Rounded off, 55,000 a day. For 41 days. That's 2.25 million Americans who have lost the ability to keep a roof over their heads, buy food, keep the electricity on, pay health premiums. They wouldn't be at so great a risk if most Senate Republicans, Sen. Ben Nelson and the damned filibuster rule weren't standing in the way of extending their benefits. And those couple of million may soon have another million for company. If Harry Reid can't twist Ben Nelson's or Gov. Joe Manchin's arm hard enough - or figure out how to get another Republican to join Olympia Snowe and Susan Collins in voting for the extension - an additional 1.1 million people will see an end to their benefits by the end of July.
These aren't Americans who lost their jobs in the past few months and are still making do from savings, credit cards and parental assistance. They're the long-term unemployed – some of the 6.8 million Americans without work for 27 weeks or longer. Most of them, 4.7 million, have been jobless for more than a year. If you've been following the details of our ongoing jobless disaster, you know that both those official figures are post-Depression records. Almost certainly an undercount.
No six degrees of separation comes between them and us. Who doesn't know somebody – or somebody who knows somebody – caught in the grinder of long-term joblessness? A typical case: the guy laid off at 55 and unable to find another job to cover the routine costs of survival, much less provide care for an aging parent and keep a kid or two in college.
Foes of extending unemployment benefits keep spouting two excuses. First, benefits create hobos, layabouts who enjoy spending every day watching cable, drinking six-packs of brew and luxuriating on an average $315 a week instead of looking for a job. For a three-person family, that comes in at $16,380 a year, a couple of grand below the poverty line. Cushy, eh? The second excuse, which we've been barraged with for weeks, is that America cannot afford another extension because of the federal deficit. Between now and November, the extension would cost $33 billion.

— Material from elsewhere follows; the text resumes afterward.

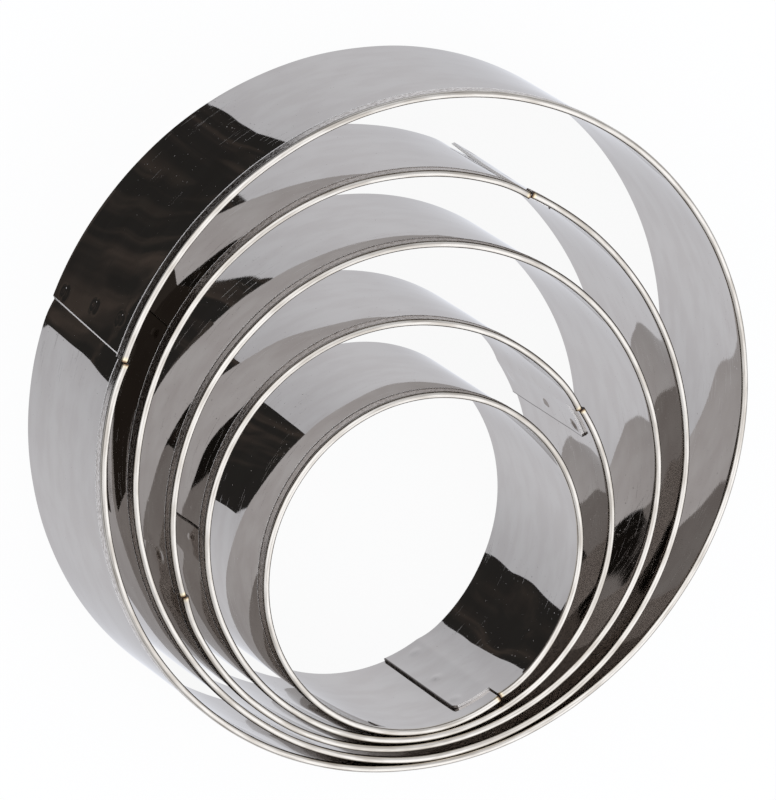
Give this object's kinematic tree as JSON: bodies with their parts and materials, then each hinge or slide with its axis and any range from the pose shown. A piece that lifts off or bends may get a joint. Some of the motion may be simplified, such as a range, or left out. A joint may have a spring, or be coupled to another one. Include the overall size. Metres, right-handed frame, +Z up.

These excuses are mere cover for what Republicans who have blocked the extension really want – to make life hard as possible until November. This, they believe, despite their disgraceful record at holding out-of-work Americans hostage to their ideology, will somehow give them cachet to trash the Democrats. And for what? For failing to achieve economically what Republicans have done everything in their power to keep them from achieving. They take their leader Rush Limbaugh seriously.
Paul Krugman describes them as the coalition of the heartless, the clueless and the confused. Right on the first count. But unconvincing on the second two. The heartless are neither clueless nor confused. They have a clear-headed agenda: economic terrorism. They're the real-life version of Saw. And their shameless goal is straightforward: worsen the economic situation for millions of Americans' in hopes of scoring more seats in Congress so they can cause even more damage to people's lives.
If they really wanted to ensure that extended benefits be paid for without increasing the deficit, they could easily accomplish it. For instance, every nickel of the extension could be recaptured if a Big Oil tax loophole bill, S. 4213 had passed. Or they could have chosen not to approve another $37 billion in supplemental war spending. Moreover, the cost of the extension is not so much as it first appears. As Larry Mishel, president of the Economic Policy Institute, pointed out last week on CNN, "the government recovers at least half of the [unemployment benefits] invested this way through higher revenue and taxes."